* Exercise task: Repeat exactly the lines from the start through the line with "(LOOP_HALF_WIDTH * np.sin(t))[:, None])", both ends included.

* Data segment:
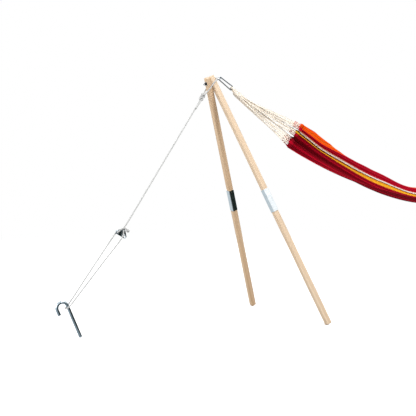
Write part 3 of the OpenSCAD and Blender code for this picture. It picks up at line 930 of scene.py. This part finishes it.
def yarn_tube(tip, to_neck, sideways, lie, side, reach, end, u_at):
    """A loose warp yarn that lies along the cords."""
    bow = lie * 0.006 * side
    path = bezier(tip, tip + to_neck * 0.015 + bow, tip + to_neck * 0.03 - bow,
                  tip + to_neck * reach + sideways * 0.005 * side, CORD_STEP)
    return tube(path * MIRROR[end], YARN_R, pitch=THIN_PITCH, sides=7, u_at=u_at)


def loop_path(tip, to_neck, lie, reach):
    """The white loop by which the cords hold a pleat."""
    t = np.linspace(-math.pi, math.pi, 26)
    return (tip + to_neck * (reach + 0.016) - to_neck[None] * (LOOP_REACH * np.cos(t * 0.5) ** 2)[:, None]
            + lie[None] * (LOOP_HALF_WIDTH * np.sin(t))[:, None])


def fan_cords(end):
    """The fan from the neck to the pleats. Each pleat has a tuft, loose yarns, a loop, a knot and strands."""
    rng = np.random.default_rng(11)
    u = (np.arange(PLEATS) + 0.5) / PLEATS
    edge = cloth_surface(np.array([1.0, 0.985]), u)
    across = cloth_frame(np.array([1.0]))[1][0]
    neck, ahead, aside, above = moved([(EYE_LEG + BINDING + x, y, z)
                                       for x, y, z in ((0, 0, 0), (1, 0, 0), (0, 1, 0), (0, 0, 1))], EYE)
    axis, frame_y, frame_z = ahead - neck, aside - neck, above - neck
    across_y, across_z = across @ frame_y, across @ frame_z
    size = math.hypot(across_y, across_z)
    places = spiral_disc(PLEATS * STRANDS, BUNDLE_SPREAD)
    order = np.argsort(places[:, 0] + rng.normal(0, SHUFFLE, len(places)))
    group = [edge[0, k // GROUP * GROUP:k // GROUP * GROUP + GROUP].mean(0) for k in range(PLEATS)]
    ecru, coloured = [], []
    for k in range(PLEATS):
        tip, inner, u_at = edge[0, k], edge[1, k], u[k] * CLOTH_WIDTH
        to_neck = (neck - tip) / np.linalg.norm(neck - tip)
        sideways = np.cross(to_neck, across)
        sideways /= np.linalg.norm(sideways)
        lie = across * math.cos(PLEAT_TURN * k) + sideways * math.sin(PLEAT_TURN * k)
        reach = TUFT_REACH[0] + TUFT_REACH[1] * rng.random()
        coloured.append(tuft_tube(inner, tip, to_neck, reach, end, u_at))
        for side in (-1, 0, 1):
            yarn_reach = YARN_REACH[0] + YARN_REACH[1] * rng.random()
            coloured.append(yarn_tube(tip, to_neck, sideways, lie, side, yarn_reach, end, u_at))
        loop = loop_path(tip, to_neck, lie, reach)
        ecru.append(tube(loop * MIRROR[end], LOOP_R, pitch=THIN_PITCH, sides=9))
        knot_at = tip + to_neck * (reach + 0.018)
        turns = knot_turns(0.0030, 0.0017, 0.0028, KNOT_TURNS, KNOT_WAVES, 50)
        knot = knot_at + turns @ np.stack([across, sideways, to_neck])
        ecru.append(tube(knot * MIRROR[end], KNOT_R, pitch=THIN_PITCH, sides=8))
        for strand in range(STRANDS):
            a, b = places[order[k * STRANDS + strand]]
            start = neck - axis * 0.012 + ((frame_y * across_y + frame_z * across_z) / size * a
                                           + (frame_z * across_y - frame_y * across_z) / size * b)
            finish = knot_at + (strand - 0.5) * STRAND_GAP * lie
            span = np.linalg.norm(finish - start)
            first = start + axis * span * 0.10 + (finish - start) * 0.12
            drawn = 0.7 * (group[k] - tip)
            last = finish - (finish - start) * 0.30 + drawn - np.array([0, 0, STRAND_SAG * rng.random()])
            path = bezier(start, first, last, finish, 0.0045)
            thickness = CORD_R * (1.0 + 0.25 * rng.random())
            ecru.append(tube(path * MIRROR[end], thickness, depth=0.07, pitch=0.018, sides=9))
    return ecru, coloured


for end in ENDS:
    eye = cords(f"cord_bow_{end}", eye_cords(end), COTTON)
    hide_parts(f"cord_eye_{end}")
    binding = cords(f"cord_whipping_{end}", binding_cords(end), COTTON)
    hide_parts(f"cord_binding_{end}")
    ecru, coloured = fan_cords(end)
    fan = cords(f"fan_cords_{end}", ecru, COTTON)
    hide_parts(f"cord_fan_{end}")
    for piece in (eye, binding, fan):
        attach(piece, "hammock")
    tufts = cords(f"warp_tufts_{end}", coloured, CLOTH)
    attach(tufts, "hammock")

# ---- floor ----

FLOOR_HALF = 60
FLOOR_FADE = 12.0
FLOOR_PALE = (0.58, 0.65, 0.69)
FLOOR_DARK = (0.012, 0.020, 0.017)
FLOOR_BOUNCE = (0.50, 0.50, 0.50, 1)


def make_floor():
    """A pale floor that fades to the studio's white a few metres out. Metal mirrors it as dark at the front right,
    and it throws little light back up."""
    mesh = bpy.data.meshes.new("floor")
    corners = [(x * FLOOR_HALF, y * FLOOR_HALF, 0) for x, y in ((-1, -1), (1, -1), (1, 1), (-1, 1))]
    mesh.from_pydata(corners, [], [(0, 1, 2, 3)])
    s = Shader("floor", Roughness=0.95, Specular_IOR_Level=0.0, Emission_Strength=1.0)
    place = s.coords()
    distance = s.node("VectorMath", {"operation": "LENGTH"}, i0=place).outputs["Value"]
    fade = s.maths("DIVIDE", distance, FLOOR_FADE)
    s.feed(Base_Color=s.ramp(fade, (0.2, grey(0.84)), (0.7, grey(0.0)), interpolation="EASE"))
    s.feed(Emission_Color=s.ramp(fade, (0.1, grey(0.30)), (0.5, grey(1.0)), interpolation="EASE"))
    path = s.node("LightPath").outputs
    split = s.node("SeparateXYZ", Vector=place).outputs
    front = s.ramp(s.maths("MULTIPLY_ADD", split["Y"], -0.1, 0.5), (0.485, grey(0.0)), (0.53, grey(1.0)))
    right = s.ramp(s.maths("MULTIPLY_ADD", split["X"], 0.1, 0.5), (0.165, grey(0.0)), (0.215, grey(1.0)))
    dark = s.maths("MULTIPLY", front, right)
    mirrored = s.node("Emission", Strength=1.0, Color=s.mix(dark, FLOOR_PALE, FLOOR_DARK)).outputs[0]
    bounced = s.node("BsdfDiffuse", Color=FLOOR_BOUNCE).outputs[0]
    unseen = s.node("MixShader", i0=path["Is Glossy Ray"], i1=bounced, i2=mirrored).outputs[0]
    whole = s.node("MixShader", i0=path["Is Camera Ray"], i1=unseen, i2=s.bsdf.outputs[0]).outputs[0]
    s.tree.links.new(whole, s.tree.nodes["Material Output"].inputs["Surface"])
    mesh.materials.append(s.material)
    floor = bpy.data.objects.new("floor", mesh)
    scene.collection.objects.link(floor)


make_floor()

* Correct answer:
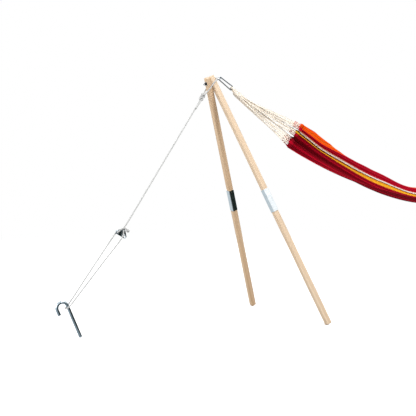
Write part 3 of the OpenSCAD and Blender code for this picture. It picks up at line 930 of scene.py. This part finishes it.
def yarn_tube(tip, to_neck, sideways, lie, side, reach, end, u_at):
    """A loose warp yarn that lies along the cords."""
    bow = lie * 0.006 * side
    path = bezier(tip, tip + to_neck * 0.015 + bow, tip + to_neck * 0.03 - bow,
                  tip + to_neck * reach + sideways * 0.005 * side, CORD_STEP)
    return tube(path * MIRROR[end], YARN_R, pitch=THIN_PITCH, sides=7, u_at=u_at)


def loop_path(tip, to_neck, lie, reach):
    """The white loop by which the cords hold a pleat."""
    t = np.linspace(-math.pi, math.pi, 26)
    return (tip + to_neck * (reach + 0.016) - to_neck[None] * (LOOP_REACH * np.cos(t * 0.5) ** 2)[:, None]
            + lie[None] * (LOOP_HALF_WIDTH * np.sin(t))[:, None])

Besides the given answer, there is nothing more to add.